___ SOURCE RECORDS

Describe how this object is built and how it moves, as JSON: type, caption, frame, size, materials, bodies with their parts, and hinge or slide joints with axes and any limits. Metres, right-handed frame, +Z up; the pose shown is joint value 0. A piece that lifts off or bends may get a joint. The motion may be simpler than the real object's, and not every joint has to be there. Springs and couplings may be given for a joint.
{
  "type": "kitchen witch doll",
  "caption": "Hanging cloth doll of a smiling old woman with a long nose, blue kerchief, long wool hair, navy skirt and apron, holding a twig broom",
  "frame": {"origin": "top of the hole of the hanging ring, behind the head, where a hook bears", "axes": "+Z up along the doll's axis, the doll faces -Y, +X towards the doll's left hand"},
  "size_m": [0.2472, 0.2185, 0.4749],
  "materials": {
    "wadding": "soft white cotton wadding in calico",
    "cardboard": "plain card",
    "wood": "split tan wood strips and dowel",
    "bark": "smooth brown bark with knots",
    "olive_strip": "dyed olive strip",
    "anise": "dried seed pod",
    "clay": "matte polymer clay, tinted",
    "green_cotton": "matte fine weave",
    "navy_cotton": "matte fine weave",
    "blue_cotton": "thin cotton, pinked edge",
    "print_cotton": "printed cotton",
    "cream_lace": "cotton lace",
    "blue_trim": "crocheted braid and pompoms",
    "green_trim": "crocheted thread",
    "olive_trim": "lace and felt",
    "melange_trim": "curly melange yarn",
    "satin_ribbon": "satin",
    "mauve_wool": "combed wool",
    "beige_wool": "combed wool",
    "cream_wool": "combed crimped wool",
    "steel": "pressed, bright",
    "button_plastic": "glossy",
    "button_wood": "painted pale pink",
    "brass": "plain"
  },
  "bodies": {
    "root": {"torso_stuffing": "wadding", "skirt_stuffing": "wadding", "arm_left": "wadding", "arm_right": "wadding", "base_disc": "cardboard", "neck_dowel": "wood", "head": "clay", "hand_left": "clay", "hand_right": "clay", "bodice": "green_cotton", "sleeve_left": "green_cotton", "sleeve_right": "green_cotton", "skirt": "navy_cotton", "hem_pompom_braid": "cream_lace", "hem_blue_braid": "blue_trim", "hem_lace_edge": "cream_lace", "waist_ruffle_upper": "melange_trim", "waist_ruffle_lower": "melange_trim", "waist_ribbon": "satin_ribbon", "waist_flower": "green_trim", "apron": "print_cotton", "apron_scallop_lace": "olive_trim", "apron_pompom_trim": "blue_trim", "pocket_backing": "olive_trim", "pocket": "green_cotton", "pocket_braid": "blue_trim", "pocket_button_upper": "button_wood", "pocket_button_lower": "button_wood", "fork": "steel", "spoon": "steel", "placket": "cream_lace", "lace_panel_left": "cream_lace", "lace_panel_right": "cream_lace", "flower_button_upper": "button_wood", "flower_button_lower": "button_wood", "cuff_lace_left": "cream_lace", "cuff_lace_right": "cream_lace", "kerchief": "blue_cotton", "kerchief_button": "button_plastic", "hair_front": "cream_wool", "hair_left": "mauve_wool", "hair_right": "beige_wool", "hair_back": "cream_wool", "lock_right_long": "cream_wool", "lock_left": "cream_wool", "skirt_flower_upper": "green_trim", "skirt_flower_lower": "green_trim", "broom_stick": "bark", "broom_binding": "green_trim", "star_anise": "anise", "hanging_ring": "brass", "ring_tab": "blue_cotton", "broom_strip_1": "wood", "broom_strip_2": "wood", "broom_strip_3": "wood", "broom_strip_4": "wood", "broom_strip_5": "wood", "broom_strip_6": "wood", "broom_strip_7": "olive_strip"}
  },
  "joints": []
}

______
___ SOURCE RECORDS

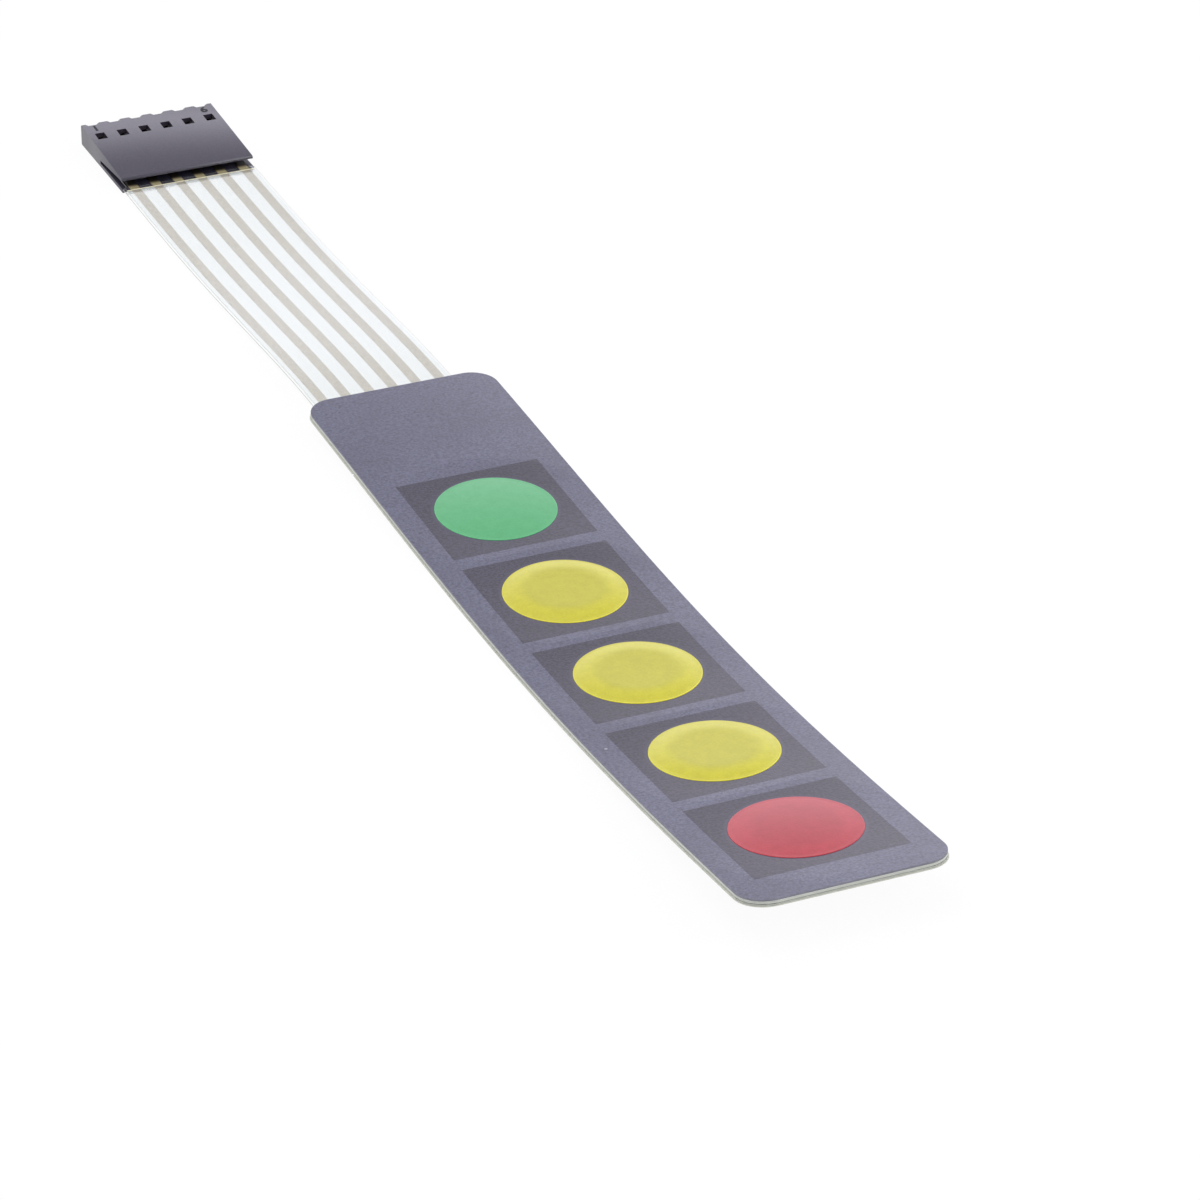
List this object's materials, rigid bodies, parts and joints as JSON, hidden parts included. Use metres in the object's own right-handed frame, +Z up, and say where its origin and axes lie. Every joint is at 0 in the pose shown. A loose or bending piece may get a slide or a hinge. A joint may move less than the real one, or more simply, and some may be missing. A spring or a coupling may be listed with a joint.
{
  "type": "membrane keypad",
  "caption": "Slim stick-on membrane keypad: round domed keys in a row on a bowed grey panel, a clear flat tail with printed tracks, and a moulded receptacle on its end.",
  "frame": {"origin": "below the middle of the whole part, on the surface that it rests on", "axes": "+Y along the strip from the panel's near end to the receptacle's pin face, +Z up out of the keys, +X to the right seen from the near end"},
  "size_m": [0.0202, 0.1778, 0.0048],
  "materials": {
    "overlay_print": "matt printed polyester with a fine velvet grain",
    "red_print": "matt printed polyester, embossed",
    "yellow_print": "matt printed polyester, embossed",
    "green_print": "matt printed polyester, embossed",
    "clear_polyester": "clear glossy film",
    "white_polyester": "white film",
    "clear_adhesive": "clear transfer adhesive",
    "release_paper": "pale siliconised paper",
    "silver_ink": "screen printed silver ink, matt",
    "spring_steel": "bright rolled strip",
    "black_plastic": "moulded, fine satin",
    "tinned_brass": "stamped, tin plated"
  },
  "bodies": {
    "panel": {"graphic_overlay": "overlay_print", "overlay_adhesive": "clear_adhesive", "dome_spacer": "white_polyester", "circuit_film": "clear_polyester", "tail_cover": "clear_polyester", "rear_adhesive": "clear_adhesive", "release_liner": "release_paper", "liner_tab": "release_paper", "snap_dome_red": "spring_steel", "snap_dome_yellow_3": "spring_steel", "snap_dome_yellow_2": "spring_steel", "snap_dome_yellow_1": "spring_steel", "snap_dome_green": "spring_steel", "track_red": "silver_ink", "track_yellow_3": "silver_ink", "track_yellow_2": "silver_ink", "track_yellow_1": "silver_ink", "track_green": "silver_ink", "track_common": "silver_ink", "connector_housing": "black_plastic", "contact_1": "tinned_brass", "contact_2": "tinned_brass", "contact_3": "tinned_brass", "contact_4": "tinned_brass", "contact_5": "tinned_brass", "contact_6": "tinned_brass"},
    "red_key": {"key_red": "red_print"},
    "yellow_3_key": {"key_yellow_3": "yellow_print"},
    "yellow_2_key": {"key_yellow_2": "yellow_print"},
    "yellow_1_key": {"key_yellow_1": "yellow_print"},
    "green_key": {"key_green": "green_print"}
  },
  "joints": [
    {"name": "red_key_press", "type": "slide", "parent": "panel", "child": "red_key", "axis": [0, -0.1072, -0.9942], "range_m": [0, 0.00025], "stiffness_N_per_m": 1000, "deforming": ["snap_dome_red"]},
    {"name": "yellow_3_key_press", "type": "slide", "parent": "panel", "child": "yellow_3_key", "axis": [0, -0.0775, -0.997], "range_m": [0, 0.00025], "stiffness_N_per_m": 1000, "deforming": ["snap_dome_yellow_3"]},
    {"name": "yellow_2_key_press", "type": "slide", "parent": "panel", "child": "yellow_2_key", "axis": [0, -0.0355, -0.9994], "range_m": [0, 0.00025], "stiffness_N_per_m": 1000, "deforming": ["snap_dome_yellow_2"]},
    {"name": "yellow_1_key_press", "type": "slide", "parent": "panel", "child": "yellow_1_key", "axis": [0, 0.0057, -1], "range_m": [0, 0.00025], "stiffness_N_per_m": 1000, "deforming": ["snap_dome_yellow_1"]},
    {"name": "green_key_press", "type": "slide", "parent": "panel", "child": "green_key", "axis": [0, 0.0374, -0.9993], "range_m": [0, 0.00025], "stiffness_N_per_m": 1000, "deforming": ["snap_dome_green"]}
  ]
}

______
___ SOURCE RECORDS

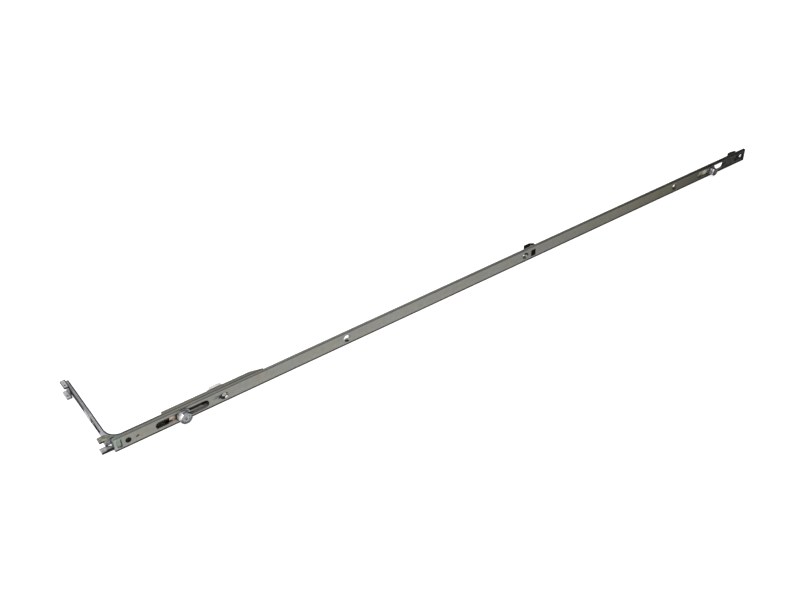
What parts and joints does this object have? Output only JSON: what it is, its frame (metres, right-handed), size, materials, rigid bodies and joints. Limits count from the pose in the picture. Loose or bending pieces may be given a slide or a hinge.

______

TASK GOAL: Filter the entries down to the lines with the word "where" in them.

ANSWER IN FULL:
  "frame": {"origin": "top of the hole of the hanging ring, behind the head, where a hook bears", "axes": "+Z up along the doll's axis, the doll faces -Y, +X towards the doll's left hand"},
List this object's materials, rigid bodies, parts and joints as JSON, hidden parts included. Use metres in the object's own right-handed frame, +Z up, and say where its origin and axes lie. Every joint is at 0 in the pose shown. A loose or bending piece may get a slide or a hinge. A joint may move less than the real one, or more simply, and some may be missing. A spring or a coupling may be listed with a joint.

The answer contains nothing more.